BAE Systems Detica thinks regional consortiums with in-depth data and analytics can provide additional uplift to existing cross-insurer fraud detection initiatives in the US. Uplift would be achieved through enriching the data fed through the analytics, the provision of user friendly investigative tools that present a consolidated display of salient information, clear textual descriptions of suspect indicators and automated visualization of the suspect interconnections in shared data.
In the early stages of developing consortium solutions, we recommend insurers concentrate on specific suspect behavior of high importance to the region. This approach allows insurers to systematically target fraud modus operandi, rather than creating an overly broad solution. It also allows for detection analytics that are targeted to fraud problems in specific regions or states. Additionally, NetReveal gives insurers the information ownership and investigative tools needed to respond and adapt quickly to emerging situations, such as fraud schemes that take advantage of infrequent catastrophic instances or natural disasters.
A modular approach to adding lines of business to a consortium solution means simpler IT projects, and shorter implementations and roll outs. This means starting with linking data from a single LOB to recognize benefit as early as possible, with a high return on investment to increase impact for insurers.

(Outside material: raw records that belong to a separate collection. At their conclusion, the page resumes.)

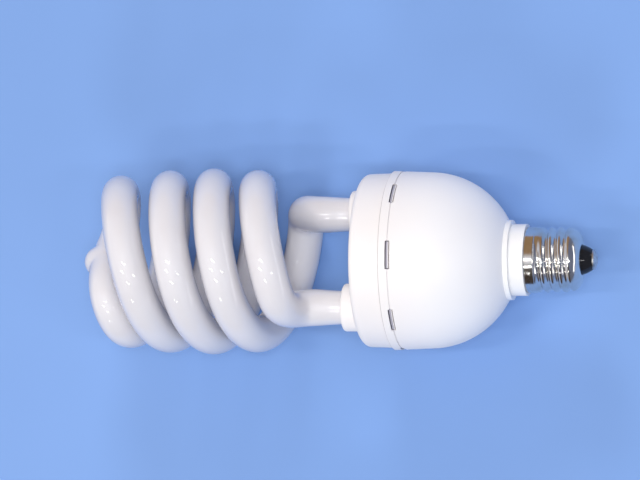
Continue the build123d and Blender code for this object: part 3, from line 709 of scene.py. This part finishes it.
class LAMP_OT_spiral_tube(bpy.types.Operator):
    """Winds the double spiral of coated glass, with its crown, nose and legs"""

    bl_idname = "lamp.spiral_tube"
    bl_label = "Spiral tube"
    bl_options = {"REGISTER", "UNDO"}

    def execute(self, context):
        settings = context.scene.lamp_tube
        line = limb_line(settings)
        limb = [(leaned(settings, point), radius) for point, radius in line]
        other = [(leaned(settings, Vector((point.x, -point.y, -point.z))), radius)
                 for point, radius in line]
        shape = swept_tube(other[:0:-1] + limb, settings.tube_radius)
        raise_nose(shape, limb[0][0].x, settings.tube_radius)
        mesh = into_row(shape, "spiral_glass")
        keep("spiral_glass", mesh, "phosphor_tube", coated_glass(settings), "spiral_tube")
        return {"FINISHED"}


# The screw cap

THREAD_START = 5.34 * MM
THREAD_TURNS = 3.25
THREAD_CLOCK = math.radians(90.0)
THREAD_FADE = math.radians(50.0)
BAND_LENGTH = 3.8 * MM
BAND_FLARE = 0.2 * MM
SHELL_SHOULDER = 5.8 * MM
SHELL_WALL = 0.35 * MM
SHELL_LIP = 0.15 * MM
# The opening for the glass ring
SHELL_EYE = 6.05 * MM
# Above 1 the groove is narrower than the crest beside it
GROOVE_SHARPNESS = 1.15
# What lies this close to the groove's floor or further in belongs to the inner wall
GROOVE_MARGIN = 0.05 * MM
# How finely the shell is divided, round it and along each stretch of its outline
SHELL_STEPS = 180
BAND_STEPS = 8
FLARE_STEPS = 2
THREAD_STEPS = 110
SHOULDER_STEPS = 20
INNER_STEPS = 8


def shell_outline(settings):
    """The screw shell's wall, before its thread is rolled in."""
    crest = BAND_RADIUS - BAND_FLARE
    band_end = SHELL_START + BAND_LENGTH
    flare_end = band_end + BAND_FLARE
    shoulder_x = SHELL_END - SHELL_SHOULDER
    bore = crest - settings.thread_depth - SHELL_WALL
    turn_centre = (shoulder_x, crest - SHELL_SHOULDER)
    inner_round = SHELL_SHOULDER - SHELL_WALL
    bore_x = shoulder_x + math.sqrt(inner_round ** 2 - (bore - turn_centre[1]) ** 2)
    bore_angle = math.atan2(bore - turn_centre[1], bore_x - shoulder_x)
    outline = [(SHELL_START, bore), (SHELL_START, BAND_RADIUS - SHELL_LIP),
               (SHELL_START + SHELL_LIP, BAND_RADIUS)]
    outline += straight((SHELL_START + 2 * SHELL_LIP, BAND_RADIUS), (band_end, BAND_RADIUS), BAND_STEPS)
    outline += straight((band_end, BAND_RADIUS), (flare_end, crest), FLARE_STEPS)
    outline += straight((flare_end, crest), (shoulder_x, crest), THREAD_STEPS)
    outline += arc(turn_centre, SHELL_SHOULDER, math.pi / 2, 0.0, SHOULDER_STEPS)
    outline += [(SHELL_END, SHELL_EYE + SHELL_LIP), (SHELL_END - SHELL_LIP, SHELL_EYE),
                (SHELL_END - SHELL_WALL, SHELL_EYE)]
    outline += arc(turn_centre, inner_round, 0.0, bore_angle, INNER_STEPS)
    outline += [(SHELL_START, bore)]
    return outline


def roll_thread(shape, settings):
    """Presses a rounded right-handed groove into the outer wall, fading at both of its ends."""
    groove_floor = BAND_RADIUS - BAND_FLARE - settings.thread_depth
    last_turn = math.tau * THREAD_TURNS
    for vertex in shape.verts:
        point = vertex.co
        radius = math.hypot(point.y, point.z)
        if radius < groove_floor + GROOVE_MARGIN or point.x < SHELL_START + BAND_LENGTH:
            continue
        clock = math.atan2(point.z, point.y) - THREAD_CLOCK
        ahead = (point.x - SHELL_START - THREAD_START) / settings.thread_pitch - clock / math.tau
        turn = clock + math.tau * round(ahead)
        offset = ahead - round(ahead)
        fade = (ease((turn + THREAD_FADE) / THREAD_FADE)
                * ease((last_turn + THREAD_FADE - turn) / THREAD_FADE))
        groove = (0.5 + 0.5 * math.cos(math.tau * offset)) ** GROOVE_SHARPNESS
        pressed = (radius - settings.thread_depth * fade * groove) / radius
        point.y *= pressed
        point.z *= pressed


class LAMP_OT_screw_shell(bpy.types.Operator):
    """Turns the metal shell and rolls its thread"""

    bl_idname = "lamp.screw_shell"
    bl_label = "Screw shell"
    bl_options = {"REGISTER", "UNDO"}

    def execute(self, context):
        settings = context.scene.lamp_cap
        shape = lathe(shell_outline(settings), SHELL_STEPS)
        roll_thread(shape, settings)
        bmesh.ops.recalc_face_normals(shape, faces=shape.faces)
        mesh = into_row(shape, "screw_shell")
        keep("screw_shell", mesh, "cap_metal", rolled_metal(settings), "cap_shell")
        return {"FINISHED"}


def finish_nodes(finish, *names):
    """Gives carried-over CAD nodes their finish."""
    for name in names:
        material_slots = frame["nodes"][name].material_slots
        if not material_slots:
            raise RuntimeError(f"{name} has no material slot to fill")
        for material_slot in material_slots:
            material_slot.material = finish


class LAMP_OT_housing(bpy.types.Operator):
    """Finishes the cover, the bowl and the collar"""

    bl_idname = "lamp.housing"
    bl_label = "Housing"
    bl_options = {"REGISTER", "UNDO"}

    def execute(self, context):
        settings = context.scene.lamp_housing
        finish_nodes(moulded_plastic(settings), "tube_cover", "ballast_bowl")
        finish_nodes(polished_plastic(settings), "cap_collar")
        return {"FINISHED"}


class LAMP_OT_cap_end(bpy.types.Operator):
    """Finishes the black glass ring and the contact"""

    bl_idname = "lamp.cap_end"
    bl_label = "Cap end"
    bl_options = {"REGISTER", "UNDO"}

    def execute(self, context):
        settings = context.scene.lamp_cap
        finish_nodes(black_glass(settings), "cap_insulator")
        finish_nodes(tinned_contact(settings), "centre_contact")
        return {"FINISHED"}


class LAMP_OT_ballast(bpy.types.Operator):
    """Finishes the board and everything on it by the record's material slots"""

    bl_idname = "lamp.ballast"
    bl_label = "Ballast"
    bl_options = {"REGISTER", "UNDO"}

    def execute(self, context):
        finishes = ballast_finishes(context.scene.lamp_ballast)
        for entry in frame["record"]["subparts"]:
            if entry["material_slot"] in finishes:
                finish_nodes(finishes[entry["material_slot"]], entry["node"])
        return {"FINISHED"}


# The studio

VIEW_MIDDLE = -19.04 * MM
VIEW_SIDE = 8.5 * MM
FLOOR_HALF = 1.25
# What the soft lights and the strips of window light face
LIGHT_TARGET = Vector((0.0, 0.0, 0.04))
# Soft lights that no glass shows: their places, and their shares of the main light's power
SOFT_LIGHTS = (("key", (0.30, -0.03, 1.30), 0.95), ("back_fill", (-0.10, 1.10, 0.62), 0.85),
               ("front_fill", (0.0, -1.10, 0.62), 0.75))
SOFT_SIZE = (0.32, 0.28)
# Long low strips that draw a thin bright line along both edges of the glass, with their tints
STRIPS = (("right_strip", (1.30, 0.10, 0.26), 0.42, (1.0, 1.0, 1.0)),
          ("left_strip", (-1.30, 0.10, 0.20), 0.22, (1.0, 0.93, 0.84)))
STRIP_SIZE = (1.70, 0.10)
# Small lamps in the ceiling; each gives one bright spot on every strand and a line on the legs
LAMP_SPOTS = ((-0.27, 0.02), (0.80, -0.12), (-0.66, -0.27), (-0.27, -0.50), (-0.42, -1.25))
SPOT_HEIGHT = 1.20
SPOT_SIZE = (0.36, 0.045)
SENSOR_WIDTH = 36.0
VIEW_REACH = 100.0
# The room that lights the lamp and is reflected in it, and the plain backdrop that the view shows
FRONT_WALL = (0.06, 0.045, 0.035)
BACK_WALL = (0.42, 0.27, 0.15)
LEFT_WALL = (0.74, 0.73, 0.80)
RIGHT_WALL = (0.20, 0.23, 0.34)
CEILING = (0.86, 0.88, 0.95)
BACKDROP = (0.60, 0.71, 0.93)
ROOM_STRENGTH = 0.75


def add_light(name, place, size, power, tint=(1.0, 1.0, 1.0)):
    """A rectangular light that shines straight down."""
    light = bpy.data.lights.new(name, "AREA")
    light.shape = "RECTANGLE"
    light.size, light.size_y = size
    light.energy = power
    light.color = tint
    lamp = bpy.data.objects.new(name, light)
    lamp.location = place
    bpy.context.scene.collection.objects.link(lamp)
    return lamp


def face_target(lamp):
    """Turns a light from straight down to the lamp's middle."""
    lamp.rotation_euler = (LIGHT_TARGET - lamp.location).to_track_quat("-Z", "Y").to_euler()


def add_camera(settings):
    """The camera looks almost straight down on the lamp, from the side of its cap."""
    tilt = settings.camera_tilt
    sideways = Vector((math.cos(tilt), 0.0, -math.sin(tilt)))
    upwards = Vector((0.0, 1.0, 0.0))
    backwards = Vector((math.sin(tilt), 0.0, math.cos(tilt)))
    place = Vector((VIEW_MIDDLE, VIEW_SIDE, 0.0)) + backwards * settings.camera_distance
    rolled = Matrix.Rotation(-settings.camera_roll, 3, "Z")
    turned = Matrix((sideways, upwards, backwards)).transposed() @ rolled
    camera_data = bpy.data.cameras.new("view")
    camera_data.lens = settings.lens
    camera_data.sensor_width = SENSOR_WIDTH
    camera_data.clip_end = VIEW_REACH
    camera = bpy.data.objects.new("view", camera_data)
    camera.matrix_world = LAMP_PLACE @ Matrix.Translation(place) @ turned.to_4x4()
    bpy.context.scene.collection.objects.link(camera)
    bpy.context.scene.camera = camera


def add_sky():
    """A pale room with a warm wall behind and a dark one in front, shown as a plain backdrop."""
    world = bpy.data.worlds.new("studio_light")
    bpy.context.scene.world = world
    recipe = Recipe(world)
    direction = recipe.node("ShaderNodeTexCoord", output="Generated")
    sideways = recipe.part(direction, "X")
    across = recipe.part(direction, "Y")
    height = recipe.part(direction, "Z")
    walls = recipe.blend(recipe.between(across, low=-0.15, high=0.15), FRONT_WALL, BACK_WALL)
    with_left = recipe.blend(recipe.between(0 - sideways, low=0.30, high=0.65), walls, LEFT_WALL)
    with_right = recipe.blend(recipe.between(sideways, low=0.15, high=0.50), with_left, RIGHT_WALL)
    room = recipe.blend(recipe.between(height, low=0.90, high=0.985), with_right, CEILING)
    seen = recipe.node("ShaderNodeLightPath", output="Is Camera Ray")
    shown = recipe.blend(seen, room, BACKDROP)
    light = recipe.node("ShaderNodeBackground", inputs={"Color": shown, "Strength": ROOM_STRENGTH})
    recipe.node("ShaderNodeOutputWorld", inputs={"Surface": light})


class LAMP_OT_studio(bpy.types.Operator):
    """Lays the pale floor and sets the lights and the camera"""

    bl_idname = "lamp.studio"
    bl_label = "Studio"
    bl_options = {"REGISTER", "UNDO"}

    def execute(self, context):
        settings = context.scene.lamp_studio
        shape = bmesh.new()
        bmesh.ops.create_grid(shape, x_segments=1, y_segments=1, size=FLOOR_HALF)
        mesh = bpy.data.meshes.new("floor")
        shape.to_mesh(mesh)
        shape.free()
        mesh.materials.append(floor_finish(settings))
        floor = bpy.data.objects.new("floor", mesh)
        bpy.context.scene.collection.objects.link(floor)
        add_sky()
        for name, place, share in SOFT_LIGHTS:
            lamp = add_light(name, place, SOFT_SIZE, settings.key_power * share)
            lamp.visible_glossy = False
            face_target(lamp)
        for name, place, share, tint in STRIPS:
            face_target(add_light(name, place, STRIP_SIZE, settings.key_power * share, tint))
        for index, (x, y) in enumerate(LAMP_SPOTS):
            add_light(f"spot_{index + 1}", (x, y, SPOT_HEIGHT), SPOT_SIZE, settings.spot_power)
        context.scene.view_settings.view_transform = "Standard"
        add_camera(settings)
        return {"FINISHED"}


class LAMP_PT_sidebar(bpy.types.Panel):
    """Lists the steps that dress the lamp"""

    bl_idname = "LAMP_PT_sidebar"
    bl_label = "Energy saving lamp"
    bl_space_type = "VIEW_3D"
    bl_region_type = "UI"
    bl_category = "Lamp"

    def draw(self, context):
        layout = self.layout
        for group, steps in SIDEBAR:
            column = layout.column(align=True)
            settings = getattr(context.scene, group)
            for name in settings.__annotations__:
                column.prop(settings, name)
            for step in steps:
                column.operator(step.bl_idname)


SIDEBAR = (
    ("lamp_tube", (LAMP_OT_spiral_tube,)),
    ("lamp_cap", (LAMP_OT_screw_shell, LAMP_OT_cap_end)),
    ("lamp_housing", (LAMP_OT_housing,)),
    ("lamp_ballast", (LAMP_OT_ballast,)),
    ("lamp_studio", (LAMP_OT_studio,)),
)
GROUPS = {
    "lamp_tube": TubeSettings,
    "lamp_housing": HousingSettings,
    "lamp_cap": CapSettings,
    "lamp_ballast": BallastSettings,
    "lamp_studio": StudioSettings,
}
CLASSES = (*GROUPS.values(), *(step for _, steps in SIDEBAR for step in steps), LAMP_PT_sidebar)


def register():
    for kind in CLASSES:
        bpy.utils.register_class(kind)
    for name, kind in GROUPS.items():
        setattr(bpy.types.Scene, name, PointerProperty(type=kind))


def unregister():
    for name in GROUPS:
        delattr(bpy.types.Scene, name)
    for kind in reversed(CLASSES):
        bpy.utils.unregister_class(kind)


def main():
    register()
    bpy.ops.lamp.spiral_tube()
    bpy.ops.lamp.screw_shell()
    bpy.ops.lamp.cap_end()
    bpy.ops.lamp.housing()
    bpy.ops.lamp.ballast()
    bpy.ops.lamp.studio()
    bpy.context.view_layer.update()


if __name__ == "__main__":
    main()
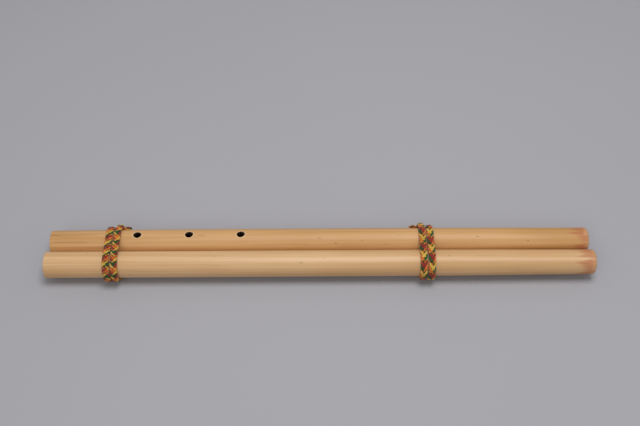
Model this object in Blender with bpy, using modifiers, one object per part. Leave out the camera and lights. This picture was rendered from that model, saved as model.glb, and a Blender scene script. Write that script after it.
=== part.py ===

In the end, the objective of a consortium model is to stop fraudsters, first by identifying the criminals who commit fraud on a regular basis and then by moving this intelligence to the front end to inform risk assessment in underwriting for the instances where the insured person is perpetrating the fraud. Detecting and preventing organized fraud through a regional consortium will mean a better bottom line for insurers, savings that can be passed on to the consumer and used to reinvest in counter fraud initiatives.